* begin Excerpted records *

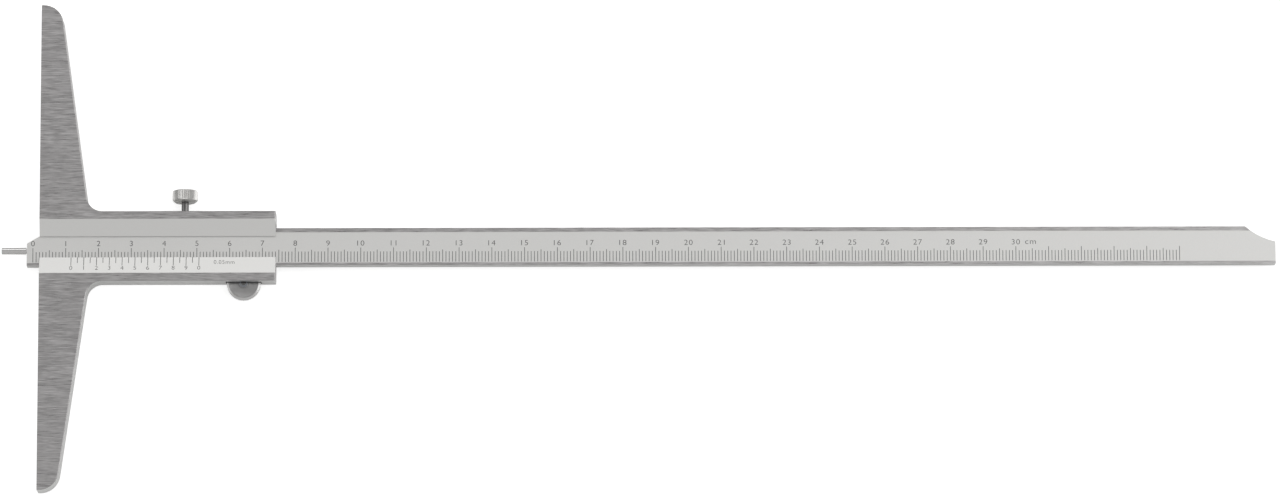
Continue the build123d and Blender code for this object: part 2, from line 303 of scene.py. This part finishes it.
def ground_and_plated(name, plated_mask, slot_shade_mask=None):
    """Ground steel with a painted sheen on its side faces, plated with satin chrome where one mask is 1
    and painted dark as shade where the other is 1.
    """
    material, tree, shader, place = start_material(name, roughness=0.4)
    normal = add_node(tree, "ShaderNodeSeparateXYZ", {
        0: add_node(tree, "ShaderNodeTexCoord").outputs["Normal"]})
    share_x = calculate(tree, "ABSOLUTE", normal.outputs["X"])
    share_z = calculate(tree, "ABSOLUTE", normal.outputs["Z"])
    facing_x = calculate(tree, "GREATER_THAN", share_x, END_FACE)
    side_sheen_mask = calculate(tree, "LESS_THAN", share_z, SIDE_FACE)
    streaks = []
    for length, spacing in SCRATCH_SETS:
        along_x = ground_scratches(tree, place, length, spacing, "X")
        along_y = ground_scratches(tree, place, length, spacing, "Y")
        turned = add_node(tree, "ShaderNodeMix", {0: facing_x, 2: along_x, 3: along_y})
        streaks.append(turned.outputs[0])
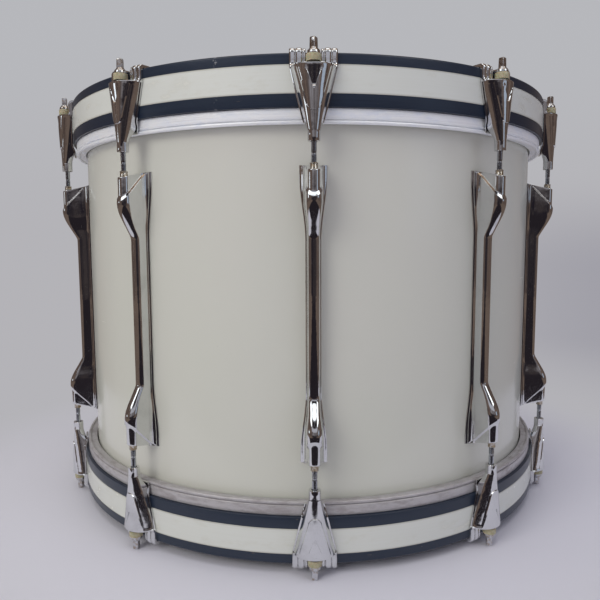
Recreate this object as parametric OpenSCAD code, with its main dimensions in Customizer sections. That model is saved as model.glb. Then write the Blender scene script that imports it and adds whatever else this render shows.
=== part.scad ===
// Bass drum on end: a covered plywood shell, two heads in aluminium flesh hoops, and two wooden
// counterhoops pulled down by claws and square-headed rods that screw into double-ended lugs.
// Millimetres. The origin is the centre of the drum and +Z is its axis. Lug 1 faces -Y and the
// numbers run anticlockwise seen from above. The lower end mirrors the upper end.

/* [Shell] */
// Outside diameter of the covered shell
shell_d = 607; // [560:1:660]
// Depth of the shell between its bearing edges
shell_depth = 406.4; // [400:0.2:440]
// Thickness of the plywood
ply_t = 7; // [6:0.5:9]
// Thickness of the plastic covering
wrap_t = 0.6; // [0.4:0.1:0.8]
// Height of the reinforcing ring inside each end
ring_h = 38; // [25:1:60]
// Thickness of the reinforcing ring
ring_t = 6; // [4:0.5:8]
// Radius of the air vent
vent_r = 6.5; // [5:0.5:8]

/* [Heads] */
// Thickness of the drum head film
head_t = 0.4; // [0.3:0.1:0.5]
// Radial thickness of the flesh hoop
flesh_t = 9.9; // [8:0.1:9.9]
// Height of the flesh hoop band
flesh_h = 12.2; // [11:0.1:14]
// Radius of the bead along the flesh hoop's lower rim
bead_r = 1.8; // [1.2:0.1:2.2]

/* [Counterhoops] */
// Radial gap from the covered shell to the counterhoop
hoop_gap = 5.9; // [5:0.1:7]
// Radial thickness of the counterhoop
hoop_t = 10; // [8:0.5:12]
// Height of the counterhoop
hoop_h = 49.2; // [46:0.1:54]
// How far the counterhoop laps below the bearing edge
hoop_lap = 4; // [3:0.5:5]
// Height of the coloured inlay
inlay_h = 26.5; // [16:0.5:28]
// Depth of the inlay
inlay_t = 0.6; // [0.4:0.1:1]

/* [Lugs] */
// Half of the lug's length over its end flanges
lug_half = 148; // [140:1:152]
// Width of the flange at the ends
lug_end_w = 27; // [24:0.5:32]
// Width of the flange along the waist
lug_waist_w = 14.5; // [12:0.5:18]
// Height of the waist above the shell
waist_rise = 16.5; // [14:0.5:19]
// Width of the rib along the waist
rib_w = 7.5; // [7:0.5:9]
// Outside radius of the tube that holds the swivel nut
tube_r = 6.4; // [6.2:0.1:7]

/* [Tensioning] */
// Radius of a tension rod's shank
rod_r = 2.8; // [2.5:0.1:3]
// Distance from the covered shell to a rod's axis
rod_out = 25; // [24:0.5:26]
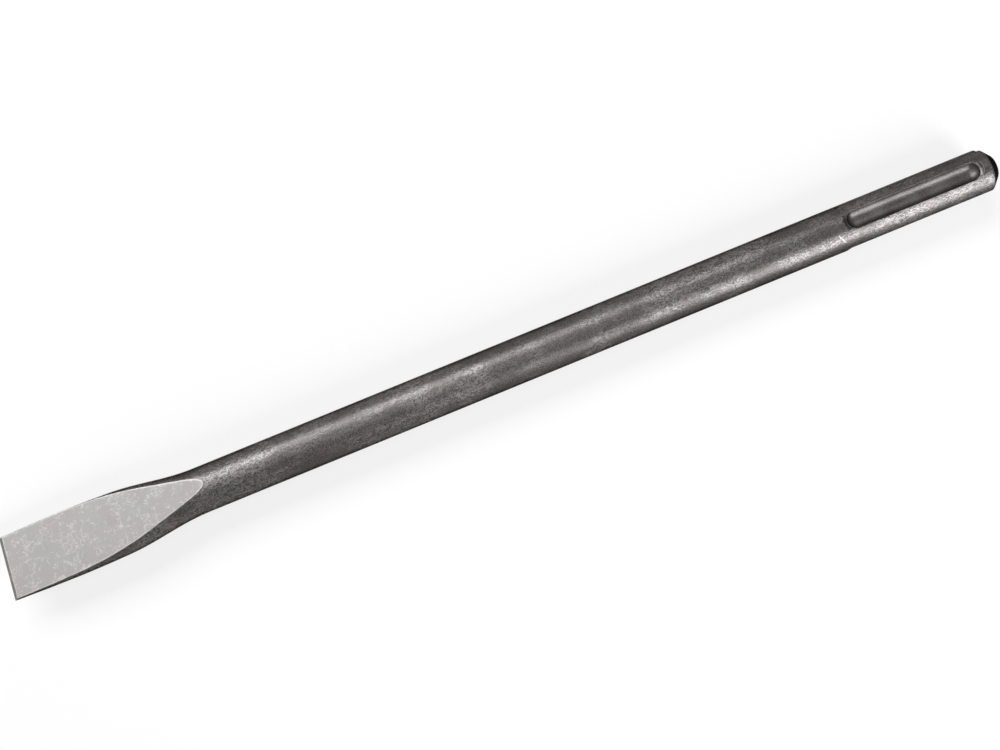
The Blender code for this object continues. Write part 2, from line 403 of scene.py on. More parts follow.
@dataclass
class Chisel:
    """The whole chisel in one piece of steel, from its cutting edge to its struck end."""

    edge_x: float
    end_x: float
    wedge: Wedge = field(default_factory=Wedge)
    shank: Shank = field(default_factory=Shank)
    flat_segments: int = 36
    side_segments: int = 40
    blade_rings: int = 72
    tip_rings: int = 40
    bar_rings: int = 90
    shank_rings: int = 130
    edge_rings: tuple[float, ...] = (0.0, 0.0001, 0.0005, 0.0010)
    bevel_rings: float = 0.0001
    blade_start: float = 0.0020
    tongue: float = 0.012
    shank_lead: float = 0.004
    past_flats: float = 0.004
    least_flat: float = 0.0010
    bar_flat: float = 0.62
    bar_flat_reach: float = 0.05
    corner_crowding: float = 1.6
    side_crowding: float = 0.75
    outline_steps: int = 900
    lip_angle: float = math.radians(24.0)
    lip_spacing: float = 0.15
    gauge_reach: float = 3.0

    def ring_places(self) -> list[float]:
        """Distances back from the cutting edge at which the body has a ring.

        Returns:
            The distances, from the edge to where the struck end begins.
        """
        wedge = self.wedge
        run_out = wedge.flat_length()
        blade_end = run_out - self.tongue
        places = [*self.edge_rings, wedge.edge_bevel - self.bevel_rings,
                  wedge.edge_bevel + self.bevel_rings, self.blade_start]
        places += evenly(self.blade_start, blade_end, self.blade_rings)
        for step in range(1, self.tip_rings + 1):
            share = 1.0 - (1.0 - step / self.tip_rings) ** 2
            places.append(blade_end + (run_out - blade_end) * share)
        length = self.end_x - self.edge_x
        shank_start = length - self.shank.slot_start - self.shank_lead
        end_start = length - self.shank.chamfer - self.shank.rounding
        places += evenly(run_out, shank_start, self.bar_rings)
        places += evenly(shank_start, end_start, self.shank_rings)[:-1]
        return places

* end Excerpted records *

Problem to work on: Each record above should be repeated exactly as it appears.

Written response:
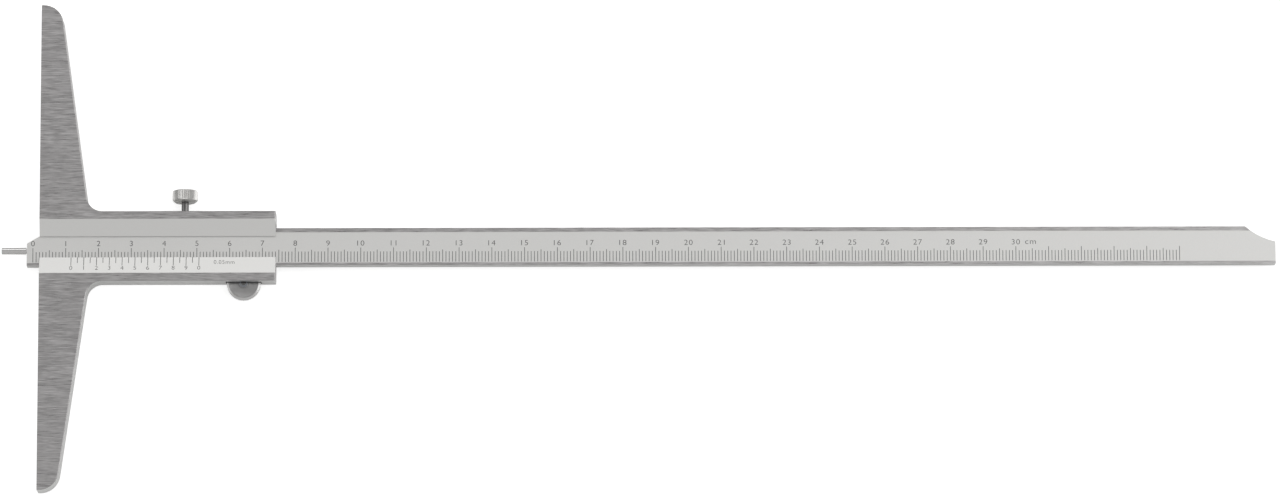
Continue the build123d and Blender code for this object: part 2, from line 303 of scene.py. This part finishes it.
def ground_and_plated(name, plated_mask, slot_shade_mask=None):
    """Ground steel with a painted sheen on its side faces, plated with satin chrome where one mask is 1
    and painted dark as shade where the other is 1.
    """
    material, tree, shader, place = start_material(name, roughness=0.4)
    normal = add_node(tree, "ShaderNodeSeparateXYZ", {
        0: add_node(tree, "ShaderNodeTexCoord").outputs["Normal"]})
    share_x = calculate(tree, "ABSOLUTE", normal.outputs["X"])
    share_z = calculate(tree, "ABSOLUTE", normal.outputs["Z"])
    facing_x = calculate(tree, "GREATER_THAN", share_x, END_FACE)
    side_sheen_mask = calculate(tree, "LESS_THAN", share_z, SIDE_FACE)
    streaks = []
    for length, spacing in SCRATCH_SETS:
        along_x = ground_scratches(tree, place, length, spacing, "X")
        along_y = ground_scratches(tree, place, length, spacing, "Y")
        turned = add_node(tree, "ShaderNodeMix", {0: facing_x, 2: along_x, 3: along_y})
        streaks.append(turned.outputs[0])
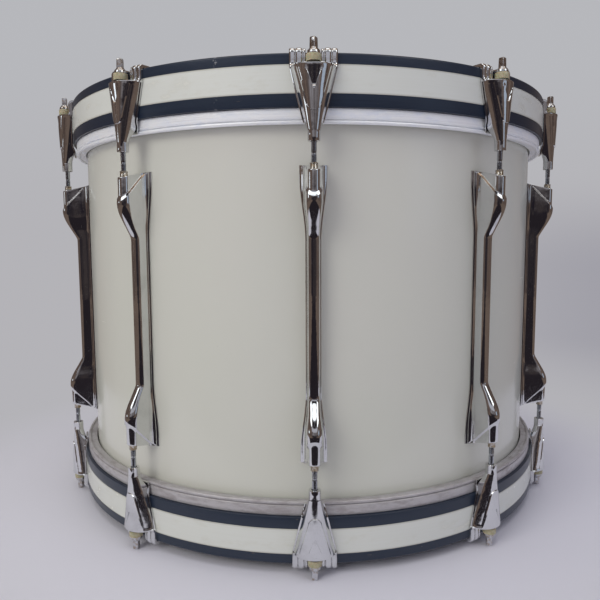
Recreate this object as parametric OpenSCAD code, with its main dimensions in Customizer sections. That model is saved as model.glb. Then write the Blender scene script that imports it and adds whatever else this render shows.
=== part.scad ===
// Bass drum on end: a covered plywood shell, two heads in aluminium flesh hoops, and two wooden
// counterhoops pulled down by claws and square-headed rods that screw into double-ended lugs.
// Millimetres. The origin is the centre of the drum and +Z is its axis. Lug 1 faces -Y and the
// numbers run anticlockwise seen from above. The lower end mirrors the upper end.

/* [Shell] */
// Outside diameter of the covered shell
shell_d = 607; // [560:1:660]
// Depth of the shell between its bearing edges
shell_depth = 406.4; // [400:0.2:440]
// Thickness of the plywood
ply_t = 7; // [6:0.5:9]
// Thickness of the plastic covering
wrap_t = 0.6; // [0.4:0.1:0.8]
// Height of the reinforcing ring inside each end
ring_h = 38; // [25:1:60]
// Thickness of the reinforcing ring
ring_t = 6; // [4:0.5:8]
// Radius of the air vent
vent_r = 6.5; // [5:0.5:8]

/* [Heads] */
// Thickness of the drum head film
head_t = 0.4; // [0.3:0.1:0.5]
// Radial thickness of the flesh hoop
flesh_t = 9.9; // [8:0.1:9.9]
// Height of the flesh hoop band
flesh_h = 12.2; // [11:0.1:14]
// Radius of the bead along the flesh hoop's lower rim
bead_r = 1.8; // [1.2:0.1:2.2]

/* [Counterhoops] */
// Radial gap from the covered shell to the counterhoop
hoop_gap = 5.9; // [5:0.1:7]
// Radial thickness of the counterhoop
hoop_t = 10; // [8:0.5:12]
// Height of the counterhoop
hoop_h = 49.2; // [46:0.1:54]
// How far the counterhoop laps below the bearing edge
hoop_lap = 4; // [3:0.5:5]
// Height of the coloured inlay
inlay_h = 26.5; // [16:0.5:28]
// Depth of the inlay
inlay_t = 0.6; // [0.4:0.1:1]

/* [Lugs] */
// Half of the lug's length over its end flanges
lug_half = 148; // [140:1:152]
// Width of the flange at the ends
lug_end_w = 27; // [24:0.5:32]
// Width of the flange along the waist
lug_waist_w = 14.5; // [12:0.5:18]
// Height of the waist above the shell
waist_rise = 16.5; // [14:0.5:19]
// Width of the rib along the waist
rib_w = 7.5; // [7:0.5:9]
// Outside radius of the tube that holds the swivel nut
tube_r = 6.4; // [6.2:0.1:7]

/* [Tensioning] */
// Radius of a tension rod's shank
rod_r = 2.8; // [2.5:0.1:3]
// Distance from the covered shell to a rod's axis
rod_out = 25; // [24:0.5:26]
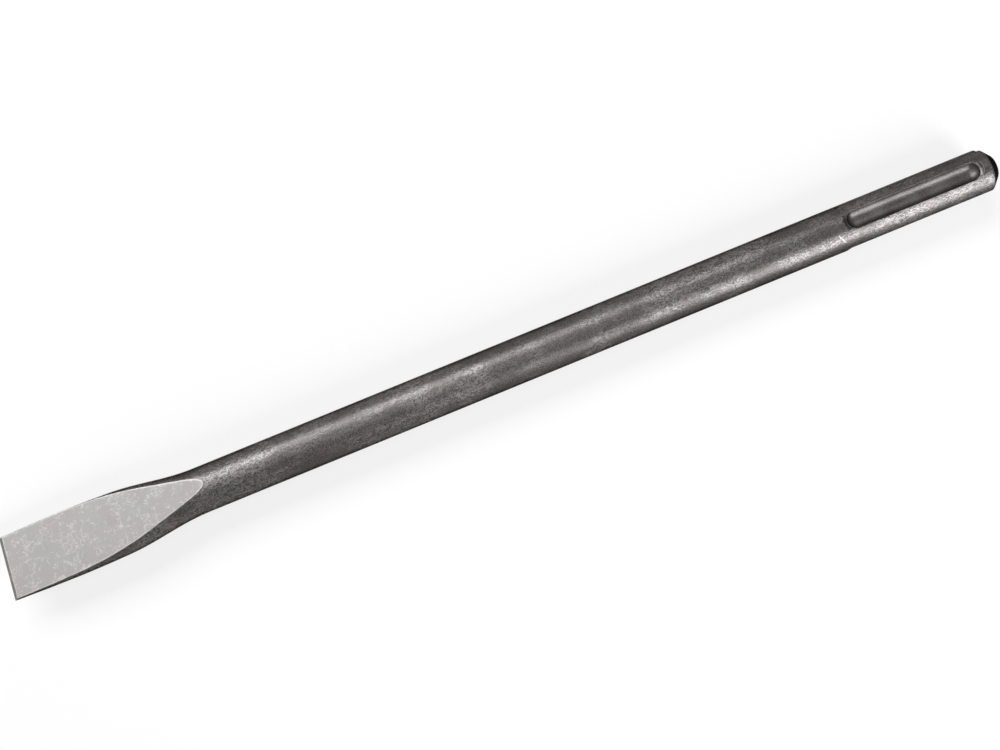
The Blender code for this object continues. Write part 2, from line 403 of scene.py on. More parts follow.
@dataclass
class Chisel:
    """The whole chisel in one piece of steel, from its cutting edge to its struck end."""

    edge_x: float
    end_x: float
    wedge: Wedge = field(default_factory=Wedge)
    shank: Shank = field(default_factory=Shank)
    flat_segments: int = 36
    side_segments: int = 40
    blade_rings: int = 72
    tip_rings: int = 40
    bar_rings: int = 90
    shank_rings: int = 130
    edge_rings: tuple[float, ...] = (0.0, 0.0001, 0.0005, 0.0010)
    bevel_rings: float = 0.0001
    blade_start: float = 0.0020
    tongue: float = 0.012
    shank_lead: float = 0.004
    past_flats: float = 0.004
    least_flat: float = 0.0010
    bar_flat: float = 0.62
    bar_flat_reach: float = 0.05
    corner_crowding: float = 1.6
    side_crowding: float = 0.75
    outline_steps: int = 900
    lip_angle: float = math.radians(24.0)
    lip_spacing: float = 0.15
    gauge_reach: float = 3.0

    def ring_places(self) -> list[float]:
        """Distances back from the cutting edge at which the body has a ring.

        Returns:
            The distances, from the edge to where the struck end begins.
        """
        wedge = self.wedge
        run_out = wedge.flat_length()
        blade_end = run_out - self.tongue
        places = [*self.edge_rings, wedge.edge_bevel - self.bevel_rings,
                  wedge.edge_bevel + self.bevel_rings, self.blade_start]
        places += evenly(self.blade_start, blade_end, self.blade_rings)
        for step in range(1, self.tip_rings + 1):
            share = 1.0 - (1.0 - step / self.tip_rings) ** 2
            places.append(blade_end + (run_out - blade_end) * share)
        length = self.end_x - self.edge_x
        shank_start = length - self.shank.slot_start - self.shank_lead
        end_start = length - self.shank.chamfer - self.shank.rounding
        places += evenly(run_out, shank_start, self.bar_rings)
        places += evenly(shank_start, end_start, self.shank_rings)[:-1]
        return places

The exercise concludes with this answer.